2. Substantial Relation to the State Interest Advanced by the Statute

Even if a state establishes a substantial interest for a statute, it must also show that the statute is substantially related to that interest. See Piper, 470 U.S. at 284, 105 S.Ct. 1272. The Court can find no substantial relationship between Section 470 and the interests that Defendants claim it advances, and therefore concludes that Section 470 violates the Privileges and Immunities Clause.

In deciding whether a statute bears a close or substantial relationship to a sub*265stantial state interest, a court must consider the availability of less restrictive means to pursue the state interest in order to minimize the burden on the affected party. See id. at 284, 105 S.Ct. 1272. Even assuming that Section 470 advances a substantial state interest, Defendants argue that it employs the least restrictive means available to do so because there are a number of different ways for nonresidents to satisfy the office requirement. Defendants primarily rely on Austria, which held that a nonresident attorney paying rent for a desk in, and maintaining an “of counsel” relationship with, an office in New York satisfied the office requirement. Def. Mot. Supp. S.J. at 8-9 (citing 542 N.Y.S.2d at 505).

This argument is unavailing. The Court of Appeals held in Matter of Gordon that although a state has a legitimate interest in regulating the attorneys who practice law in their courts, there are less restrictive means of furthering that interest than denial of admission to the bar. See Matter of Gordon, 48 N.Y.2d at 274, 422 N.Y.S.2d 641, 397 N.E.2d 1309. Matter of Gordon suggested, for example, that one such method would be to enact “legislation requiring nonresident attorneys to appoint an agent for the service of process within the State.” Id. at 274, 422 N.Y.S.2d 641, 397 N.E.2d 1309 (citing Hess v. Pawloski, 274 U.S. 352, 47 S.Ct. 632, 71 L.Ed. 1091 (1927); Doherty & Co. v. Goodman, 294 U.S. 623, 55 S.Ct. 553, 79 L.Ed. 1097 (1935)); see also Miss.Code. Ann. § 73-3-369 (West 2011) (nonresident attorneys admitted to practice law within Mississippi are deemed to have appointed the director of the Mississippi bar as their agent for service of process in-state). It well-established that New York allows licensed corporations to appoint an agent for service of process in-state if the corporation maintains its principal place of business out-of-state or abroad. See N.Y. C.P.L.R. § 318 (McKinney 2011); N.Y. Bus. Corp. Law §§ 304-306 (McKinney 2011). Mandating that out-of-state attorneys have an appointed agent for service of process in New York is a simple and less restrictive means of ensuring that a nonresident attorney will be subject to personal jurisdiction instate and to contact by the court, clients, and opposing parties.

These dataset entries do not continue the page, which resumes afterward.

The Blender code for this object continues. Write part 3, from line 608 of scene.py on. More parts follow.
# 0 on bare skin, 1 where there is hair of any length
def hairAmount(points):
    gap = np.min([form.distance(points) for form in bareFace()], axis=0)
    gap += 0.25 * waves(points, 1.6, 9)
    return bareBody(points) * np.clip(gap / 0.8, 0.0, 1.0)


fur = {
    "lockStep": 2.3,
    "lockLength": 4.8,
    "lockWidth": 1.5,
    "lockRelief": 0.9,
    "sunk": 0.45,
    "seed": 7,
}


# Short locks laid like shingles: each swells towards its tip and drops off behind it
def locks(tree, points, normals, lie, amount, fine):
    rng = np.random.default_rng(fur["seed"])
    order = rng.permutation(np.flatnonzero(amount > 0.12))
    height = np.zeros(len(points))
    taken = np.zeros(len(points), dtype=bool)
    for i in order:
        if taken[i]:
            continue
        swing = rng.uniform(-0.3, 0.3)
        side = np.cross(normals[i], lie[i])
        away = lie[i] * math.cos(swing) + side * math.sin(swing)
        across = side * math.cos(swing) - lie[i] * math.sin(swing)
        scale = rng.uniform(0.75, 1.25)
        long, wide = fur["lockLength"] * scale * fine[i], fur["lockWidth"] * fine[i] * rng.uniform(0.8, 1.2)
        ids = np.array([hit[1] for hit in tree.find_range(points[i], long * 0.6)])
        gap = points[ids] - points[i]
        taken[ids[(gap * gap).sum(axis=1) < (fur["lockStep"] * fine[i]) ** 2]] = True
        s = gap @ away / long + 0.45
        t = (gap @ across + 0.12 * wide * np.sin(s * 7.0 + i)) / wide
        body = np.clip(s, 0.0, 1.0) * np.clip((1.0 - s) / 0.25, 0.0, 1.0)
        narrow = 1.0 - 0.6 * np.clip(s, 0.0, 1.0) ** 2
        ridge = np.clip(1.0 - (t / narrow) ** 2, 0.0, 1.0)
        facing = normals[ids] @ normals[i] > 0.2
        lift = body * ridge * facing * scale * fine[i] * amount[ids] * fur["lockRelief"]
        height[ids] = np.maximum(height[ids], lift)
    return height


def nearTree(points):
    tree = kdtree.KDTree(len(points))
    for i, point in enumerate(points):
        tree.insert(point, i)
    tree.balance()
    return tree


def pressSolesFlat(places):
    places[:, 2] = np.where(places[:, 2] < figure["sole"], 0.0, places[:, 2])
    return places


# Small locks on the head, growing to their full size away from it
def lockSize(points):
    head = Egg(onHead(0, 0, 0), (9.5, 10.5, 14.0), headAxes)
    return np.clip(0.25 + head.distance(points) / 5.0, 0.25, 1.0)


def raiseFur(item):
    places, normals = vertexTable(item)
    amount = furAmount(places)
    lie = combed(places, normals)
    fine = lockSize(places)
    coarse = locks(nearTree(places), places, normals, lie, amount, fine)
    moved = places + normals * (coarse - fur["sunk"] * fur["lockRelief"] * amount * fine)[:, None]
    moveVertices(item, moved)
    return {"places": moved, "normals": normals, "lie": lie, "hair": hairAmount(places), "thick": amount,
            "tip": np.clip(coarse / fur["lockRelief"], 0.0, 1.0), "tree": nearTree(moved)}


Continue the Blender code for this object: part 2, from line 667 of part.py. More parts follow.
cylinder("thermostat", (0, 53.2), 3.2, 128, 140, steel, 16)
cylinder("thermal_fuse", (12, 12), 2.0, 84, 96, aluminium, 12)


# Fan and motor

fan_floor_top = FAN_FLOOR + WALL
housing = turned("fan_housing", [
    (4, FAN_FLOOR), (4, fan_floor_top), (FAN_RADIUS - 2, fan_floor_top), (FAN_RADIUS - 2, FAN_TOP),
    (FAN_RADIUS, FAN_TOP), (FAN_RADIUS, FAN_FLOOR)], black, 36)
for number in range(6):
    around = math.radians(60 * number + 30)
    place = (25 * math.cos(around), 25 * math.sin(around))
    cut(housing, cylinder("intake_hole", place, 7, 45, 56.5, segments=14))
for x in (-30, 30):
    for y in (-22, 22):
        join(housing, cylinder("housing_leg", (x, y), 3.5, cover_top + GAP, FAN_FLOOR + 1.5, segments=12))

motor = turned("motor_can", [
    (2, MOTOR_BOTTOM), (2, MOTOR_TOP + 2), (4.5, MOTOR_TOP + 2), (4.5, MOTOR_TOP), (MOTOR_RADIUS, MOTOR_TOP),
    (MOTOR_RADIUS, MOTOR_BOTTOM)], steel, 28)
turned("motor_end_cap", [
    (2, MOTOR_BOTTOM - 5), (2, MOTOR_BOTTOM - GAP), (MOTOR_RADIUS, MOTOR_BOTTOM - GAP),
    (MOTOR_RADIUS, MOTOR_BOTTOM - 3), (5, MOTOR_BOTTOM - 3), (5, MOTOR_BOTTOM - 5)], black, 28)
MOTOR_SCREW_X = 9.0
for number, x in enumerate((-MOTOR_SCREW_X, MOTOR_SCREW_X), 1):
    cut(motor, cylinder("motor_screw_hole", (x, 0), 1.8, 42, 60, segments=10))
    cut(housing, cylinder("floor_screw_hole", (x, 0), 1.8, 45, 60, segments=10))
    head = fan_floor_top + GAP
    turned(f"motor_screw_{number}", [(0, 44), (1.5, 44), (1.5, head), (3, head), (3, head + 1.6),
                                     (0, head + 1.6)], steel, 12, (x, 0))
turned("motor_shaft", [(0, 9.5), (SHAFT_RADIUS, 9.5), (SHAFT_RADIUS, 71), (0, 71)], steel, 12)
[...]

Similarly, the Supreme Court in Piper suggested that state courts may require a nonresident lawyer who resides at a great distance from a particular state to retain a local attorney for the duration of proceedings and to be available for any meetings on short notice. Id. at 287, 105 S.Ct. 1272; see, e.g., La.Rev.Stat. Ann. § 37:214 (West 2011); N.C. Gen.Stat. Ann. § 84-4.1 (West 2010); Va. Sup.Ct. Rules 1A:4(2). Such a requirement would be less restrictive than the current requirements imposed by Section 470 for two reasons: first, it would affect only out-of-state attorneys who reside a great distance from New York; and second, it would only require those attorneys to make arrangements for the limited duration of a proceeding. The Supreme Court also held in Frazier that the problem of attorney unavailability to court proceedings may be significantly alleviated with the use of “modern communication systems, including conference telephone arrangements.” 482 U.S. at 642, 107 S.Ct. 2607. Moreover, district courts may impose sanctions on attorneys that fail to appear on schedule. Id. at 649, 107 S.Ct. 2607; see also L.R. 1.1(d) (authorizing district courts in the Northern District of New York to impose sanctions for violations of Federal and Local Rules as well as violations of court orders); 83.4(j) (requiring courts in the Northern District to enforce the New York Code of Professional Responsibilities). All of the above present less restrictive means of ensuring attorney availability than does Section 470’s burdensome requirement that all nonresident attorneys maintain offices or full-time of-*266counsel relationships in New York. See Austria, 542 N.Y.S.2d at 505. Because Defendants have failed to establish either a substantial state interest advanced by Section 470, or a substantial relationship between the statute and that interest, the Court concludes as a matter of law that it infringes on nonresident attorneys’ right to practice law in violation of the Privileges and Immunities Clause.

V. CONCLUSION

Accordingly, it is hereby:

ORDERED, that Defendants’ Motion for summary judgment (Dkt. No. 62) is DENIED; and it is further

ORDERED, that Plaintiffs Motion for summary judgment (Dkt. No. 64) is GRANTED; and it is further

ORDERED, that the Clerk serve a copy of this Order on the parties.

IT IS SO ORDERED.

. This requirement was later held unconstitutional by the New York Court of Appeals. Matter of Gordon, 48 N.Y.2d 266, 271, 422 N.Y.S.2d 641, 397 N.E.2d 1309 (1979) (citations omitted).